Sit-down restaurants in tourist zones (think Asiatique or Siam Paragon's food court) are perfectly decent but will run 3–5x street prices. The Siam Paragon food court specifically is overpriced for what you get — the food courts at MBK Center and Terminal 21 (Asok BTS) are better value.

Budgeting Food Realistically

  • Breakfast at a street stall or convenience store: $1–$3
  • Lunch at a local restaurant or market: $2–$5
  • Dinner at a mid-level sit-down restaurant: $8–$15

Total food spend of $15–$20/day is genuinely achievable without feeling like you're roughing it.

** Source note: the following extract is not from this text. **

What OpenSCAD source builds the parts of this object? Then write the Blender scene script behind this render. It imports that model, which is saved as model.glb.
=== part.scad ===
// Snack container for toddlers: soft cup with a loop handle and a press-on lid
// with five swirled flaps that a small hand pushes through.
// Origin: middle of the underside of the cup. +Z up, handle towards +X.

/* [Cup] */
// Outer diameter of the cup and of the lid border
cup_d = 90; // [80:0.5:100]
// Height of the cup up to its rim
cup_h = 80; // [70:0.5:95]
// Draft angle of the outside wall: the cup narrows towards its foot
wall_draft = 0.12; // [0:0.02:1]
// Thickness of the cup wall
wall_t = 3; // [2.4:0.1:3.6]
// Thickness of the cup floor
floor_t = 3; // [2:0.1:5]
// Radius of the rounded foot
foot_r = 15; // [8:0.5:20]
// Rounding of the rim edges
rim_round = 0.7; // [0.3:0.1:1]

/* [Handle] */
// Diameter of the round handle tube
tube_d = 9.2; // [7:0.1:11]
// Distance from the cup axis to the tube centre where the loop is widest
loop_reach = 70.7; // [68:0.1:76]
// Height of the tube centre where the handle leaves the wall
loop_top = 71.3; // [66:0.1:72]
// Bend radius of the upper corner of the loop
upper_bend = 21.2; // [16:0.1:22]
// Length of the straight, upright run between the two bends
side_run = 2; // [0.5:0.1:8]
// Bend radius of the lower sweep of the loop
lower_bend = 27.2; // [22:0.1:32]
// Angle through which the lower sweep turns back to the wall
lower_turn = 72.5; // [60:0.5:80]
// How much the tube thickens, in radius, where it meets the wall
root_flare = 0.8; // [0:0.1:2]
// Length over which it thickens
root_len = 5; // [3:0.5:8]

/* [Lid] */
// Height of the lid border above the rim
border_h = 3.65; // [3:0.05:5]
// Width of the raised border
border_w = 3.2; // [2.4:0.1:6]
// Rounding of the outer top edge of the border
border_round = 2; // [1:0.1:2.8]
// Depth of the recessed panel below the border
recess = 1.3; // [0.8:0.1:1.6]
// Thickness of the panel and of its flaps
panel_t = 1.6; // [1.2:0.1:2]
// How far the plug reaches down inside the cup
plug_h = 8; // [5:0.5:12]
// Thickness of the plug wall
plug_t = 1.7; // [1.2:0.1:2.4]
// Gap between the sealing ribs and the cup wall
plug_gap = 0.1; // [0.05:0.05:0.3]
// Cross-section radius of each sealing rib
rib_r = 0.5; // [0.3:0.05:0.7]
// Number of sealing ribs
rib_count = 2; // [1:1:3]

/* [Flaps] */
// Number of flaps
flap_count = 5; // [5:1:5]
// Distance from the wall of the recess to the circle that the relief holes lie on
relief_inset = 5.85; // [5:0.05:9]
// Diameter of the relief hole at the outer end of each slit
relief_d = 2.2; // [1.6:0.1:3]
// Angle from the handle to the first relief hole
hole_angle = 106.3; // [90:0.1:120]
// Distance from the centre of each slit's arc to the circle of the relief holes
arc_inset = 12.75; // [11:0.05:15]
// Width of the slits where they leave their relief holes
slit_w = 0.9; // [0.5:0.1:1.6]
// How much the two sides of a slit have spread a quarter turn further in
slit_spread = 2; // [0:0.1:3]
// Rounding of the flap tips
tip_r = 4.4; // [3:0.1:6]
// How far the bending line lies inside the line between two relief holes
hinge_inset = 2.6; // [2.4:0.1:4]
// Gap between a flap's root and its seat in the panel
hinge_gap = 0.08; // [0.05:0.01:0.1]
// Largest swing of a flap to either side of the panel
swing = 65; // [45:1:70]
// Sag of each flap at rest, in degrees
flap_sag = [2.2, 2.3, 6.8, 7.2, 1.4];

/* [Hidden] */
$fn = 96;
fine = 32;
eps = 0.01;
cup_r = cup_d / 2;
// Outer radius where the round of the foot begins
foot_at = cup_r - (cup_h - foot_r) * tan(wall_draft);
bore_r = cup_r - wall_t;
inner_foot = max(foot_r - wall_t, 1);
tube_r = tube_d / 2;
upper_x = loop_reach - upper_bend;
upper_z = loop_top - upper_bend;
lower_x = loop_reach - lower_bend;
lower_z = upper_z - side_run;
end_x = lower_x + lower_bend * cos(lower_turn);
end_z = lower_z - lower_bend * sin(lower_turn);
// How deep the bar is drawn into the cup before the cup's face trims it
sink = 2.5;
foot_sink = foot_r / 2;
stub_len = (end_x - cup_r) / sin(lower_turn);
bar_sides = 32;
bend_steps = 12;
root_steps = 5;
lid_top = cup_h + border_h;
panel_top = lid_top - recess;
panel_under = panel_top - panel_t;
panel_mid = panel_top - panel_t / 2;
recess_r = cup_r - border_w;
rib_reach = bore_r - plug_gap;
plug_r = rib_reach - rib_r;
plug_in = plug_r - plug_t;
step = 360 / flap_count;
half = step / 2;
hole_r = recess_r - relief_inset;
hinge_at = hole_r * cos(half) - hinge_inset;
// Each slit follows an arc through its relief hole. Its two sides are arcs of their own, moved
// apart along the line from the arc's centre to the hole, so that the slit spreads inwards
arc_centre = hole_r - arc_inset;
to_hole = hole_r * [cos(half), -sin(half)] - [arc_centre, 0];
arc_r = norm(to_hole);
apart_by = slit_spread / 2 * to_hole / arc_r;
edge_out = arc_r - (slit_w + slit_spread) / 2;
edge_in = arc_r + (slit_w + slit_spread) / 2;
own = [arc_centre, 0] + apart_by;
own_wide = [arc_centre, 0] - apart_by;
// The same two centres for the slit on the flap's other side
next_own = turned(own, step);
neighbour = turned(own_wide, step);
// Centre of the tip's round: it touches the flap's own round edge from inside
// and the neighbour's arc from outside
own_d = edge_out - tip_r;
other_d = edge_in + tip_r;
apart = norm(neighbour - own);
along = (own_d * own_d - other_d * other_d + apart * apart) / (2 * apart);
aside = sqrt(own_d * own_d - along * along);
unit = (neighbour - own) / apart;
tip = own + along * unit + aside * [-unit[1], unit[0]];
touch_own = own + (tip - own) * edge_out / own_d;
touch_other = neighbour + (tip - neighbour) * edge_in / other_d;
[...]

Free and Low-Cost Things Worth Your Time

Not everything in Bangkok has an entry fee, and some of the best experiences cost nothing.

  • Lumpini Park (near Silom BTS and MRT): 142 acres of green space in the middle of the city. Free. Go early morning to watch Thai retirees doing tai chi or feeding the monitor lizards.
  • Wat Pho: admission is 200 THB ($5–$6) and includes a short traditional massage voucher — arguably the best-value cultural ticket in the city. It's about a 10-minute walk from Sanam Chai MRT station.
  • The Grand Palace: 500 THB admission, which feels steep, but it covers Wat Phra Kaew (Temple of the Emerald Buddha) inside the same complex. Go before 10 AM on a weekday to avoid the worst of the crowds. Dress code is enforced: shoulders and knees must be covered.
  • Chatuchak Weekend Market: free entry. Over 8,000 stalls spread across a massive grid near Mo Chit BTS/Chatuchak Park MRT. Go Saturday morning, not Sunday afternoon when it's at peak chaos and heat. Bring cash.
  • Chinatown at night: just walk it. Yaowarat Road on a Tuesday evening costs you nothing except whatever you eat.

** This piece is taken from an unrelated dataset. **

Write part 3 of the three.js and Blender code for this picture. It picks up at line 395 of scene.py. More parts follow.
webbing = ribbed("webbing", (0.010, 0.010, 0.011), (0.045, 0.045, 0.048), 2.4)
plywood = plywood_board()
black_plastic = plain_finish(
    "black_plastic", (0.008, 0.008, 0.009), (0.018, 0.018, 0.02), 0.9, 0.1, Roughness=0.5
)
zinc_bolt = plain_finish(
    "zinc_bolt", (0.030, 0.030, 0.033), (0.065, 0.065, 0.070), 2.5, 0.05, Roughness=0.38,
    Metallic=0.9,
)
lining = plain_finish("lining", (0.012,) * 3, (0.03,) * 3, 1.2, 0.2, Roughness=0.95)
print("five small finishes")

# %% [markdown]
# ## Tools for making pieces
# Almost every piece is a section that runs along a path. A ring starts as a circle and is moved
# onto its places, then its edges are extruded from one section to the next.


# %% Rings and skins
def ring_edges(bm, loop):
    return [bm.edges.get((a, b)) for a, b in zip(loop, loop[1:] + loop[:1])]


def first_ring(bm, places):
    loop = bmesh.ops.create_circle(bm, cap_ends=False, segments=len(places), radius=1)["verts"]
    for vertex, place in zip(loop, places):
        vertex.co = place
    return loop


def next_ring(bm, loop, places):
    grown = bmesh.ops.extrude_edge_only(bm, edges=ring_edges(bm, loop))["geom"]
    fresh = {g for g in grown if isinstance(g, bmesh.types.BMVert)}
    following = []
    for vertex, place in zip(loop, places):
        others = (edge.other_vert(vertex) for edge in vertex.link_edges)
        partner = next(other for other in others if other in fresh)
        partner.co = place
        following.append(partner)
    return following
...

Timing Your Trip: When Bangkok Is Worth It (and When to Think Twice)

Bangkok is a year-round destination, but the timing genuinely matters for both comfort and cost.

  • November through February: peak season. Dry, relatively cool (by Bangkok standards — expect 28–32°C), and more expensive. This is when hotels fill up and festival crowds peak around New Year's.
  • March through May: hot season. Temperatures regularly hit 38–40°C with high humidity. Hotel rates drop, but sightseeing in the midday heat is genuinely unpleasant. If you go, schedule outdoor activities for 7–10 AM and 4–6 PM only.
  • June through October: rainy season. Afternoon downpours are the norm, but mornings are often clear, and this is when accommodation rates hit their lowest. A mid-September arrival often catches shoulder-season fares alongside lower hotel rates and manageable weather. Carry a packable rain jacket, not an umbrella.

Honest tradeoff: Songkran (Thai New Year, April 13–15) is one of Bangkok's most spectacular festivals — the city-wide water fight on Silom Road and Khao San Road is genuinely fun — but accommodation prices triple and transport gets chaotic. Book at least three months out if you want to go during Songkran, and set alerts now.

Your Concrete Next Step

If you're serious about a Bangkok trip in 2026, here's exactly where to start: open Google Flights, set a price alert for your nearest major hub to BKK (or DMK if you're connecting from elsewhere in Asia), and target a window in late August or mid-September 2026. Pair that with a Hostelworld or Agoda search filtered to Silom or Sukhumvit Soi 1–15 — that geographic sweet spot puts you on the BTS and walkable to Lumphini Park. Once you have a rough flight price locked, the rest of Bangkok's budget math tends to fall into place fast.